The fulfillment of orders involves multiple moving parts performing various activities throughout the supply chain. When you fulfil an order that must flow through multiple supply chain partners, it's is easy to lose visibility and the manual process of managing hundreds of orders can become extremely costly.
‘Order orchestration,’ as it is popularly known, is a process of optimising logistics performance. It encompasses sales, fulfillment and shipping processes and when done right, assures e-tailers the most cost-effective shipping rates along with the fastest delivery times to delighted customers who keep coming back for more.
“I own a London-based footwear brand. I recently decided to launch a new sneaker line. Sarah, a new customer based in Brisbane, Australia, has placed an order for a pair of shoes and has chosen Express Delivery. My 3PL provider has warehouses in Sydney (950km from Brisbane) and Melbourne (1,770km away). Using order orchestration, the 3PL system is able to automatically detect that the shoes should be sent from the Sydney warehouse, rather than Melbourne, as its closer.
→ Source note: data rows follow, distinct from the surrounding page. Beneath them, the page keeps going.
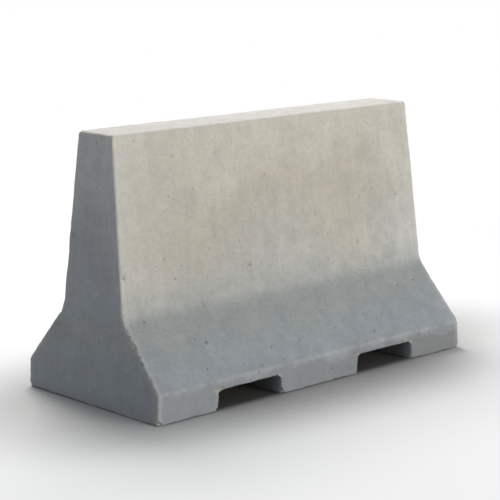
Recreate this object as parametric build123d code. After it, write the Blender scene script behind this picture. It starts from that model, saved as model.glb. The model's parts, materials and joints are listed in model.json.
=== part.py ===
from build123d import *
import math
import os

# A precast concrete traffic barrier, cast in one piece: a wide base with a short upright toe,
# a sloped lower face, a near upright upper face, and two pockets through the base for forks.
# X runs along the barrier, Y across it and Z up. The origin is the middle of the underside.
# All sizes are in millimetres.

# Outline of the cross-section
height = 800.0
base_width = 600.0
toe_height = 90.0
bend_height = 275.0
bend_width = 274.0
top_width = 155.0
bend_radius = 100.0

# Length along the ground, and how far each end leans in from the ground to the top
length = 1310.0
end_lean = 32.0

# Fork pockets, which run right across the base and are open underneath
pocket_width = 258.0
pocket_height = 60.0
pocket_spacing = 588.0
pocket_draft = 5.0
pocket_corner = 14.0

# Worn and formed edges
top_edge_radius = 12.0
toe_edge_radius = 8.0
end_edge_chamfer = 5.0
pocket_edge_chamfer = 3.0

NODE = "barrier_block"


def cross_section():
    """The outline across the barrier, with the bends rounded to the form's radius."""
    right_side = [
        (base_width / 2, 0),
        (base_width / 2, toe_height),
        (bend_width / 2, bend_height),
        (top_width / 2, height),
    ]
    left_side = [(-y, z) for y, z in reversed(right_side)]
    outline = make_face(Polyline(*right_side, *left_side, close=True))

    def corners_at(z):
        return [v for v in outline.vertices() if abs(v.Y - z) < 1e-6]

    outline = fillet(corners_at(bend_height), bend_radius)
    outline = fillet(corners_at(toe_height), toe_edge_radius)
    return fillet(corners_at(height), top_edge_radius)


def side_view():
    """The outline seen from the side: both ends lean in towards the top."""
    half_ground = length / 2
    half_top = half_ground - end_lean
    return make_face(
        Polyline(
            (-half_ground, 0),
            (half_ground, 0),
            (half_top, height),
            (-half_top, height),
            close=True,
        )
    )


def pocket(x):
    """The space of one fork pocket, centred on x: wider at the ground, with rounded inner corners."""
    half_mouth = pocket_width / 2
    half_roof = half_mouth - pocket_draft
    opening = make_face(
        Polyline(
            (x - half_mouth, 0),
            (x + half_mouth, 0),
            (x + half_roof, pocket_height),
            (x - half_roof, pocket_height),
            close=True,
        )
    )
    roof_corners = [v for v in opening.vertices() if v.Y > pocket_height / 2]
    opening = fillet(roof_corners, pocket_corner)
    return extrude(Plane.XZ * opening, base_width, both=True)


def end_outline_edges(body):
    """The edges round both end faces, apart from those on the ground."""
    lean_angle = math.atan(end_lean / height)
    edges = ShapeList()
    for face in body.faces():
        if abs(face.normal_at().X) > math.cos(lean_angle) - 1e-3:
            edges += [e for e in face.edges() if e.center().Z > 1e-3]
    return edges


def pocket_mouth_edges(body):
    """The edges where the pockets break out through the two toe faces."""
    edges = ShapeList()
    for face in body.faces():
        if abs(face.normal_at().Y) > 0.999 and face.center().Z < toe_height:
            edges += [
                e
                for e in face.edges()
                if 1e-3 < e.center().Z < pocket_height + 1e-3
                and abs(e.center().X) < pocket_spacing / 2 + pocket_width / 2 + 1e-3
            ]
    return edges


def barrier_block():
    """The whole barrier as one solid."""
    body = extrude(Plane.YZ * cross_section(), length, both=True)
    body = body & extrude(Plane.XZ * side_view(), base_width, both=True)
    body = chamfer(end_outline_edges(body), end_edge_chamfer)
    for side in (-1, 1):
        body = body - pocket(side * pocket_spacing / 2)
    return chamfer(pocket_mouth_edges(body), pocket_edge_chamfer)


os.makedirs("parts", exist_ok=True)
block = barrier_block().solids()[0]
export_step(block, os.path.join("parts", NODE + ".step"))
print(NODE, "volume in litres", round(block.volume / 1e6, 1))
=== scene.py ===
import json
import math
import random

import bmesh
import bpy
import numpy as np
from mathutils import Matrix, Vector, noise


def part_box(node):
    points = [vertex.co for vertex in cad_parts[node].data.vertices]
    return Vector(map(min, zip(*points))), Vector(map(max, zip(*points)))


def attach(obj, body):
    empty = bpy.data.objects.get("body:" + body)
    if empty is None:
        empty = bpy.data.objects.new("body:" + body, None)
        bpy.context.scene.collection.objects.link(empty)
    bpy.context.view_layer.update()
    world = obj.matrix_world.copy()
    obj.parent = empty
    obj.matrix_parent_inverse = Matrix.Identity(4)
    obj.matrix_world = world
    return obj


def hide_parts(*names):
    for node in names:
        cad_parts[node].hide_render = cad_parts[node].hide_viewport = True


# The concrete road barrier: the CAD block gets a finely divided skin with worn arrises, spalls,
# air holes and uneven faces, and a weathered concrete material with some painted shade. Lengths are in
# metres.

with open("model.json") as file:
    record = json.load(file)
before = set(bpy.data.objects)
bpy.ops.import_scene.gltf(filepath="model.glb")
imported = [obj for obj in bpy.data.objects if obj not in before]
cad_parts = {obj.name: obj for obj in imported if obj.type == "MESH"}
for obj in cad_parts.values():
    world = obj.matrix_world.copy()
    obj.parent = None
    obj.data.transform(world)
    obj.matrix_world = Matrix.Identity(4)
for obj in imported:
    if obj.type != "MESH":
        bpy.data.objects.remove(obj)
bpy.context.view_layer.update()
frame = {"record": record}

NODE = "barrier_block"
low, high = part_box(NODE)
mounts = {mount["name"]: mount["pos_m"] for mount in frame["record"]["mounts"]}

# Sizes of the block that the frame gives
HALF_LENGTH = high.x
HALF_BASE = high.y
HEIGHT = high.z
POCKET_X, _, POCKET_HEIGHT = mounts["fork_seat_right"]

# The other sizes of the block, as in its source
TOE_HEIGHT = 0.090
BEND_HEIGHT = 0.275
HALF_BEND = 0.137
HALF_TOP = 0.0775
END_LEAN = 0.032
BEND_RADIUS = 0.100
TOE_RADIUS = 0.008
TOP_RADIUS = 0.012
POCKET_HALF_WIDTH = 0.129
POCKET_DRAFT = 0.005
POCKET_CORNER = 0.014

# The block has five parts along its length, numbered from the near end. These two are pockets.
PARTS = 5
POCKET_PARTS = (1, 3)

# Spacing of the skin's points: close near an arris, wider on the open faces
FINE_STEP = 0.0023
COARSE_STEP = 0.0077
STEP_GROWTH = 0.16
SPACING_SAMPLES = 500

# The width that sets how many points lie across the block
ACROSS = 0.30

# Points of neighbouring patches this close become one
MERGE_DISTANCE = 1e-5

# The larger air holes. A place for one has an edge this long and faces this nearly level with it.
AIR_HOLES = 130
HOLE_SPACING = 0.017
SMALLEST_HOLE = 0.0028
HOLE_RANGE = 0.0042
HOLE_CUTS = 3
HOLE_LEAST_EDGE = 0.0045
HOLE_LEVEL = 0.9999
HOLE_REACH = 1.4
HOLE_ROUGHNESS = 0.3
HOLE_DEPTH = 0.65

# Widths of the worn arrises, and how much they vary
END_WEAR = 0.0075
END_WEAR_SPREAD = 0.75
LOW_WEAR = 0.0060
LOW_WEAR_SPREAD = 0.9

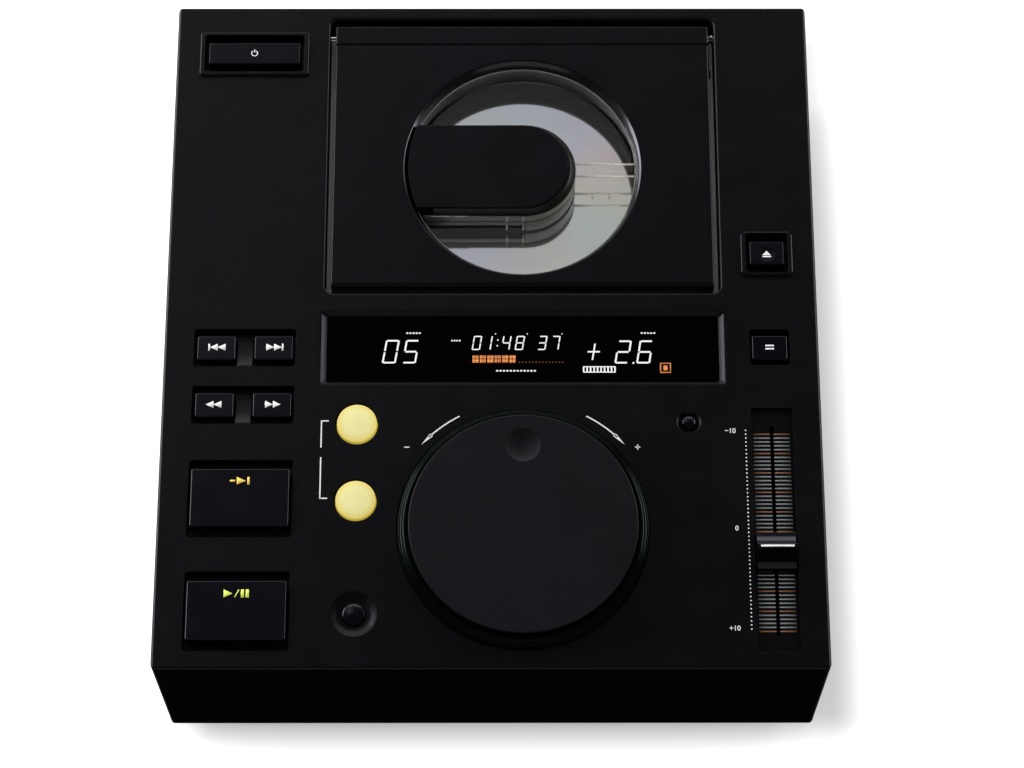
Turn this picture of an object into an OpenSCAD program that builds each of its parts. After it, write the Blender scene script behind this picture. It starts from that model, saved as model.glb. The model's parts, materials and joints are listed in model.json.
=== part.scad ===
// Tabletop DJ compact-disc player with a top-loading lid, a jog dial and a tempo fader.
// Millimetres. X to the right, Y to the rear, Z up. The origin is on the floor, under the middle.

/* [Case] */
// Width of the case, left to right
case_w = 320; // [300:1:350]
// Margin between the front of the case and the fader's channel
front_margin = 8.25; // [8:0.05:12]
// Gap between the fader's channel and the display
row_gap = 12.65; // [12:0.05:16]
// Gap between the display and the lid opening
lid_row_gap = 9.9; // [9:0.1:14]
// Margin between the lid opening and the rear of the case
rear_margin = 6.7; // [6.2:0.1:10]
// Distance of the left-hand column of keys from the left side
left_margin = 39.6; // [39:0.1:42]
// Distance of the right-hand column of controls from the right side
right_margin = 24.05; // [23:0.05:26]
// Gap between the columns and the display
column_gap = 12.2; // [10:0.1:14]
// Height of the case above its feet
case_h = 97; // [94:1:104]
// Wall of the moulded case
case_wall = 3; // [2.4:0.1:3.4]
// Rounding of the top edges
edge_r = 1.8; // [1:0.1:3]
// Rounding of the upright corners
corner_r = 3; // [2.2:0.1:5]
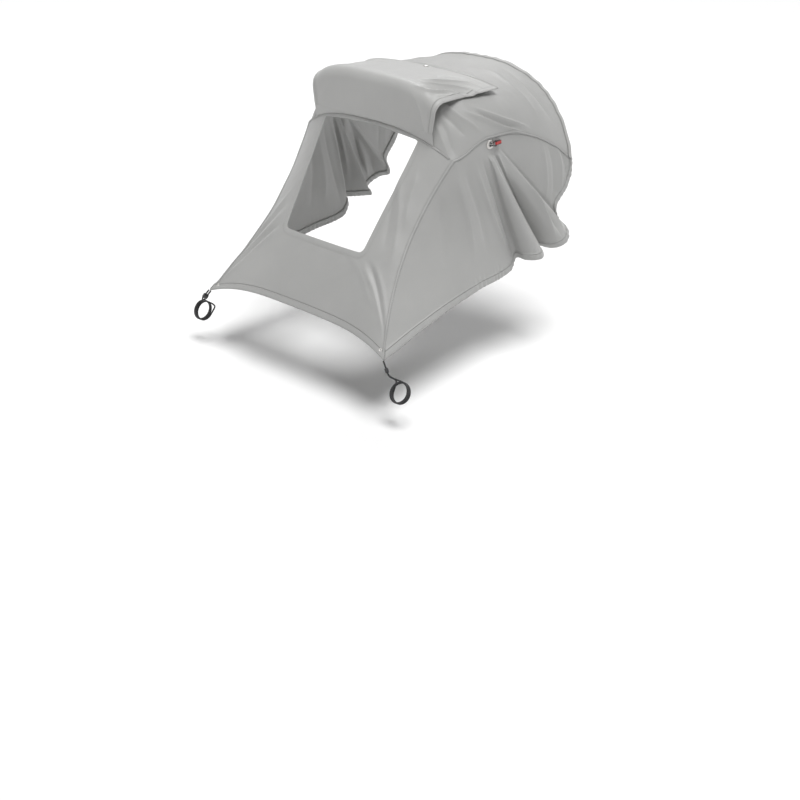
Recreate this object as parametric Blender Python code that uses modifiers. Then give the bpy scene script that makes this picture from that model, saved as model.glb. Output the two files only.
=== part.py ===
"""Sun shade for a pram hood: a sail of light cloth that is pulled over the hood and tied to the push bar.

Metres, +Z up, -Y towards the push bar, +Y towards the rear of the hood. The origin is on top of the hood's front
bow, where the crown of the sail rests.
"""

import math

import bmesh
import bpy
import numpy as np
from mathutils import Matrix, Vector

# Cloth and clearances
CLOTH = 0.0010
TAPE = 0.0010
GAP = 0.0003
LAYER_GAP = 0.0005  # between layers of cloth, which bend
SEAM_RADIUS = 0.0008
SEAM_ALLOWANCE = 0.0017

# Hood that the sail is pulled over
HOOD_LENGTH = 0.270
HOOD_HALF_FRONT = 0.165
HOOD_HALF_REAR = 0.200
HOOD_REAR_DROP = 0.016
BOW_DEPTH = 0.045
SHOULDER_DROP = 0.0846

# Front panel, from the seam over the window down to the push bar
SEAM_TOP_Y = -0.018
SEAM_TOP_Z = -0.0675
SEAM_SWEEP = 0.0185
SEAM_DROP = 0.0405
CORNER_X = 0.207
CORNER_Y = -0.211
CORNER_Z = -0.368
HEM_MIDDLE_Y = -0.197
HEM_MIDDLE_Z = -0.3445
PANEL_KNEE_Y = -0.1367
PANEL_KNEE_Z = -0.2436
SEAM_WAIST = 0.0300
PANEL_FLATNESS = 3.5

# Window
WINDOW_TOP_HALF = 0.105
WINDOW_BOTTOM_HALF = 0.0895
WINDOW_TOP_Z = -0.0725
WINDOW_BOTTOM_Z = -0.2436
WINDOW_ARCH = 0.0085
WINDOW_RADIUS = 0.009
WINDOW_HEM = 0.010

# Side panel: its straight hem, its two big folds and the wing behind them
HEM_END_Y = 0.111
HEM_END_Z = -0.317
FOLD_FRONT_Y = 0.150
FOLD_REAR_Y = 0.220
FOLD_HALF = 0.026
FOLD_DEPTH = 0.034
FOLD_HEM_Z = -0.297
WING_LOW_Y = 0.232
WING_LOW_Z = -0.234
GATHER = 0.012

# Hems and the elastic in them
SIDE_HEM = 0.012
REAR_HEM = 0.011
FRONT_HEM = 0.008
ELASTIC = 0.007

# Window flap, folded open over the hood
FLAP_STANDOFF = 0.0030
FLAP_ROOT_HALF = 0.1315
FLAP_EDGE_HALF = 0.144
FLAP_RIDGE_Y = -0.0245
FLAP_RIDGE_Z = 0.0125
FLAP_ROUNDING = 0.022
FLAP_EDGE_Y = 0.128
FLAP_EDGE_Z = -0.0065
FLAP_SIDE_SETBACK = 0.009
FLAP_SIDE_DROOP = 0.030
FLAP_EDGE_DROOP = 0.013
FLAP_SPLIT = 0.35
FLAP_BREAK = 0.0015
FLAP_HEM = 0.010
FLAP_COLUMNS = 18
FRONT_FLAP_ROWS = 6
REAR_FLAP_ROWS = 8

# Press stud that keeps the flap open
STUD_Y = 0.117
STUD_CAP_RADIUS = 0.0048
STUD_CAP_HEIGHT = 0.0012
STUD_HOLE = 0.0016
STUD_HEAD_RADIUS = 0.0017
STUD_HEAD_HEIGHT = 0.0012
STUD_PLAY = 0.0008

# Side eyelet, its loop and its pull tab
EYELET_RADIUS = 0.0078
EYELET_BORE = 0.0035
EYELET_BARREL = 0.0042
EYELET_FLANGE = 0.0007
EYELET_BELOW_SEAM = 0.0105
LOOP_RADIUS = 0.0008
LOOP_HALF = 0.0023
LOOP_WIDE = 0.0046
LOOP_REACH = 0.0100
LOOP_LIFT = 0.0040
LOOP_TAIL = 0.0050
TAB_LENGTH = 0.0100
TAB_WIDTH = 0.0066
TAB_THICKNESS = 0.0006

# Corner patch and eyelet
PATCH = 0.022
CORNER_EYELET_RADIUS = 0.0030
CORNER_EYELET_BORE = 0.0012
CORNER_EYELET_BARREL = 0.0018
CORNER_INSET = 0.0105

# Tie: an elastic cord doubled through a slider, with turns round a push bar
CORD_RADIUS = 0.0014
CORD_SPACING = 0.0038
BAR_RADIUS = 0.0150
BAR_X = 0.235
BAR_Y = -0.203
BAR_Z = -0.417
BAR_SLOPE = math.radians(34.6)
TURNS = 3
TURN_PITCH = 0.0036
TURNS_START = -0.007
TIE_LENGTH = 0.0205
TAIL_RISE = 0.0120
SLIDER_LENGTH = 0.0070
SLIDER_AT = 0.0155
SLIDER_WIDTH = 0.0094
SLIDER_THICKNESS = 0.0060
SLIDER_BEVEL = 0.0008

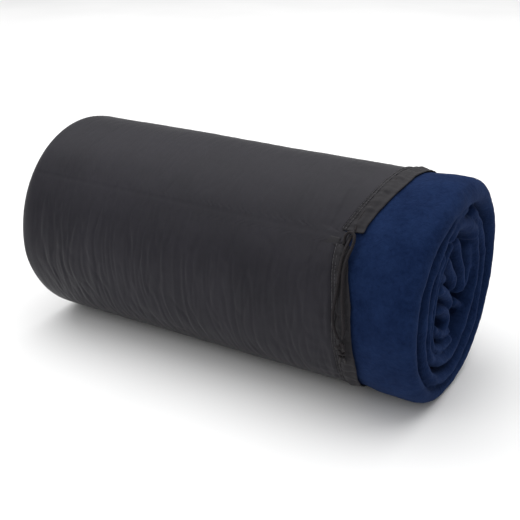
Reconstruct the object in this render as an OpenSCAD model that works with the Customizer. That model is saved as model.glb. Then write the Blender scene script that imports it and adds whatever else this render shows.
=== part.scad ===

Sarah is able to get her shoes sooner, and for less as lower shipping costs means the savings can be passed on.”
Logistics providers often have facilities closer to customers, whether in a different area or a different country. They typically offer lower shipping costs by aggregating volumes from their customer base to negotiate competitive rates from carriers.
Manufacturing flows can also be orchestrated. Many online retailers take advantage of Hong Kong’s (HK) tax-free port and strategically advantageous location beside China with its rich manufacturing heritage. They store goods in HK and as orders arrive from marketplaces and web stores, they are ‘orchestrated’ using whatever shipping options are most desirable.